EXERCISE TASK → All lines holding the string "only" are to be shown.

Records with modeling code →
::::::
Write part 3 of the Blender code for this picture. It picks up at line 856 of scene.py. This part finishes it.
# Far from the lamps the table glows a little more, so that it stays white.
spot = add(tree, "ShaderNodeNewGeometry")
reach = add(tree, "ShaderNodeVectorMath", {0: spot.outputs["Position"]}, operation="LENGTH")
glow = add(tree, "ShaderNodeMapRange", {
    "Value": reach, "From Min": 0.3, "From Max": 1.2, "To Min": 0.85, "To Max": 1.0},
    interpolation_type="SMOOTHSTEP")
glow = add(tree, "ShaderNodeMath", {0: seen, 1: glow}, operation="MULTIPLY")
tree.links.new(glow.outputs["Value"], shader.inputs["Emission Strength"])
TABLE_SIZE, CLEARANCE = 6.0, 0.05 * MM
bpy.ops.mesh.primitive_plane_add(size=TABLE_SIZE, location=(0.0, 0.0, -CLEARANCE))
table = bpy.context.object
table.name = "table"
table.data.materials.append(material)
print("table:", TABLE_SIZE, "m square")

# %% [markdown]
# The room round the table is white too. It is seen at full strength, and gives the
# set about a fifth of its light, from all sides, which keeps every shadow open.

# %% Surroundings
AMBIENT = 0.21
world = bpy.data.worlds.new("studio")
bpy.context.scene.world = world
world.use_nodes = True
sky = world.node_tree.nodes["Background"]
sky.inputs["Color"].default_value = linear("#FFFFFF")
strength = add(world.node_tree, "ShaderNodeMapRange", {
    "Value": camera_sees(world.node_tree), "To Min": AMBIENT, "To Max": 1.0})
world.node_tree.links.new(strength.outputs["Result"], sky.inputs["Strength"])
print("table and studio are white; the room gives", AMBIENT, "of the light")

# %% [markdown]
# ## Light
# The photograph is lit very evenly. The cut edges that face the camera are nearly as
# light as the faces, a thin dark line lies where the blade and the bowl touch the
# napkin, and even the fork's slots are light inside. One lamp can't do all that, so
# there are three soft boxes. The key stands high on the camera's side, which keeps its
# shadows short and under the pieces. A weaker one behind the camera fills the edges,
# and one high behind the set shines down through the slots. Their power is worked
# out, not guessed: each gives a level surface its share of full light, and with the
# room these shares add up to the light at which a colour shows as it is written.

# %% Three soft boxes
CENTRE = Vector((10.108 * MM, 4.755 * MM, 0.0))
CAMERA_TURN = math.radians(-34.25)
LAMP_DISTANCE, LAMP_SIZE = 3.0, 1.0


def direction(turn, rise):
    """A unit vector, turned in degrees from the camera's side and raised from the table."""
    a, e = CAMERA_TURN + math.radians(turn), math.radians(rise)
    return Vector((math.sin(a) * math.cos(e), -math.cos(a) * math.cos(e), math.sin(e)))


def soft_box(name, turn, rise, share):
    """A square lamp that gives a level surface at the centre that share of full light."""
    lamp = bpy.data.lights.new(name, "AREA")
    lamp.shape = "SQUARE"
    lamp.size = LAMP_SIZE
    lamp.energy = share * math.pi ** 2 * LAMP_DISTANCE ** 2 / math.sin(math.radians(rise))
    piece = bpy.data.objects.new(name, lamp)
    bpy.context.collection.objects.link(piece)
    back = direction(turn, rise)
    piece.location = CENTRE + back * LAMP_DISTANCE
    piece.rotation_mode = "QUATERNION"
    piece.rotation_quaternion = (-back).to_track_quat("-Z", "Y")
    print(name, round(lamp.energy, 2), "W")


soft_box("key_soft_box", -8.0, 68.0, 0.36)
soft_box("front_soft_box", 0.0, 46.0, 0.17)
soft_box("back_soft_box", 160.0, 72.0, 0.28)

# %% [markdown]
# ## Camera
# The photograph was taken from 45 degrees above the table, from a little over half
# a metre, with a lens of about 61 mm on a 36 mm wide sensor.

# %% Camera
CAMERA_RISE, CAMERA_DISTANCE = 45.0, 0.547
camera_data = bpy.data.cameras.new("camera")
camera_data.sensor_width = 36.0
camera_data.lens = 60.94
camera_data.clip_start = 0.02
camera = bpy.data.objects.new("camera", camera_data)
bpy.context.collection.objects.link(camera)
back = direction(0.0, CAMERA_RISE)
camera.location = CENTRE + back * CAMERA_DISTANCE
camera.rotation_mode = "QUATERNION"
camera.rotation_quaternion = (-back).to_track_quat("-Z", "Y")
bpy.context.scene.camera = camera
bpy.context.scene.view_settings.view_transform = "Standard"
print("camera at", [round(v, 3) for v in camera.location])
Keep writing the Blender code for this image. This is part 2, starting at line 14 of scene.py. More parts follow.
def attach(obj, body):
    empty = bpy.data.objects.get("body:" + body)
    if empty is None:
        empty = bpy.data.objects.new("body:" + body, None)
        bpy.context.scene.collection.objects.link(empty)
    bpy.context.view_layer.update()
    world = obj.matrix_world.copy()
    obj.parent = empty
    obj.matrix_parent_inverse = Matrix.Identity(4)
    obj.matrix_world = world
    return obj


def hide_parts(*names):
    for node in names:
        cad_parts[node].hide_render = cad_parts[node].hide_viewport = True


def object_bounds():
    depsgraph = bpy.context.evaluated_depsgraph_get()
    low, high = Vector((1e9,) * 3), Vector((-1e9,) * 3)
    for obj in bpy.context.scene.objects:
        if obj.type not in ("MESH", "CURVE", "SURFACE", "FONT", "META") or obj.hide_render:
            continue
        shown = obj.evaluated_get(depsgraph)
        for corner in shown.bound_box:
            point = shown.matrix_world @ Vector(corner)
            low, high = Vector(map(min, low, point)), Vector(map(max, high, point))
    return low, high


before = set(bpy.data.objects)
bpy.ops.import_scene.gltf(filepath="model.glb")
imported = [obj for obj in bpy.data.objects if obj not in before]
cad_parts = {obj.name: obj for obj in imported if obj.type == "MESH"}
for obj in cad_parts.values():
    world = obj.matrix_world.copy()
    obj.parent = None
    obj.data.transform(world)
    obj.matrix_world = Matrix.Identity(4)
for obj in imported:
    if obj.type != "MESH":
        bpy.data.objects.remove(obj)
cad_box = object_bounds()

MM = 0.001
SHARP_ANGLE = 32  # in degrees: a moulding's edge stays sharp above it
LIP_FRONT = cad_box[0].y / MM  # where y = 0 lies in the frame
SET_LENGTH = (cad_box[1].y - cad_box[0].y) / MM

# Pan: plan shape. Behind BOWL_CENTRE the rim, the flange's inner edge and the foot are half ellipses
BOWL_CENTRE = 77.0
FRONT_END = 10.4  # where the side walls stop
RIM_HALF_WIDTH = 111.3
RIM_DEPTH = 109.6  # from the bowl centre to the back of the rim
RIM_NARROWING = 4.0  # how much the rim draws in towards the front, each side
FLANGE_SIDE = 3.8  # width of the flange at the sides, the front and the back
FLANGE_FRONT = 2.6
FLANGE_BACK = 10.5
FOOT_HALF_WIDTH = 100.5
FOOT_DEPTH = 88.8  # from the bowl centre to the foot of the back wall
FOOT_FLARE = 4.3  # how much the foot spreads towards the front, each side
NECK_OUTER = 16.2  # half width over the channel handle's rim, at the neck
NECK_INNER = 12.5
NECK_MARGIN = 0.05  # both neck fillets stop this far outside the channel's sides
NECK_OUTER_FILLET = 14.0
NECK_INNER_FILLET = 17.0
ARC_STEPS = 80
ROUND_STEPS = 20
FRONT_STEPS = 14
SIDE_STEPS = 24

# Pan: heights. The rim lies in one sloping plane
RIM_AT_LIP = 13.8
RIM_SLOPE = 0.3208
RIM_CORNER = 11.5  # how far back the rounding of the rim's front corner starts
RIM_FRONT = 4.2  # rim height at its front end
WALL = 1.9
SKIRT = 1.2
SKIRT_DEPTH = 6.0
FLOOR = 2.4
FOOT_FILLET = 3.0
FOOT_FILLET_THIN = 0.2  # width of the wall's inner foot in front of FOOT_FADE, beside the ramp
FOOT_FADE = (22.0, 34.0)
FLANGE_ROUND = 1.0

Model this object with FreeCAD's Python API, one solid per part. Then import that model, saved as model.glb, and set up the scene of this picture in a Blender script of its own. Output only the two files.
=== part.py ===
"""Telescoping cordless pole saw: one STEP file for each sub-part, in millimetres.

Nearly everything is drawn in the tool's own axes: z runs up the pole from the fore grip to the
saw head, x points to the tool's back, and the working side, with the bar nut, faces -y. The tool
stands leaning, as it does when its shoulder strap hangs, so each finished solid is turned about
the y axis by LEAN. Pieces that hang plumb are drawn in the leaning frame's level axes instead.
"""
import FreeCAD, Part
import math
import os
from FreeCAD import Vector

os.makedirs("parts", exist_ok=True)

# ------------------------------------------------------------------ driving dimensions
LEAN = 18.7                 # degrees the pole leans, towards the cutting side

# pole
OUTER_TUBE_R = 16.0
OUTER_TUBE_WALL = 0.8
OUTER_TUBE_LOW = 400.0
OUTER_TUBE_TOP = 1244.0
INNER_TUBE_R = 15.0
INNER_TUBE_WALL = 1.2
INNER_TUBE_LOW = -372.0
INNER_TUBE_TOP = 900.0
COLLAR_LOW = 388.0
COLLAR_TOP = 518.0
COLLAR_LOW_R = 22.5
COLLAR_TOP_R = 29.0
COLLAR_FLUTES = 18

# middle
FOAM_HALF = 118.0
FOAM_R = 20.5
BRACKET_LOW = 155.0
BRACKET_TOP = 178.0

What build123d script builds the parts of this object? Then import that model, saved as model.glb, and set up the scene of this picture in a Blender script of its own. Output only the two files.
::::::
RESULT OF THE EXERCISE →
Model this object with FreeCAD's Python API, one solid per part. Then import that model, saved as model.glb, and set up the scene of this picture in a Blender script of its own. Output only the two files.
What build123d script builds the parts of this object? Then import that model, saved as model.glb, and set up the scene of this picture in a Blender script of its own. Output only the two files.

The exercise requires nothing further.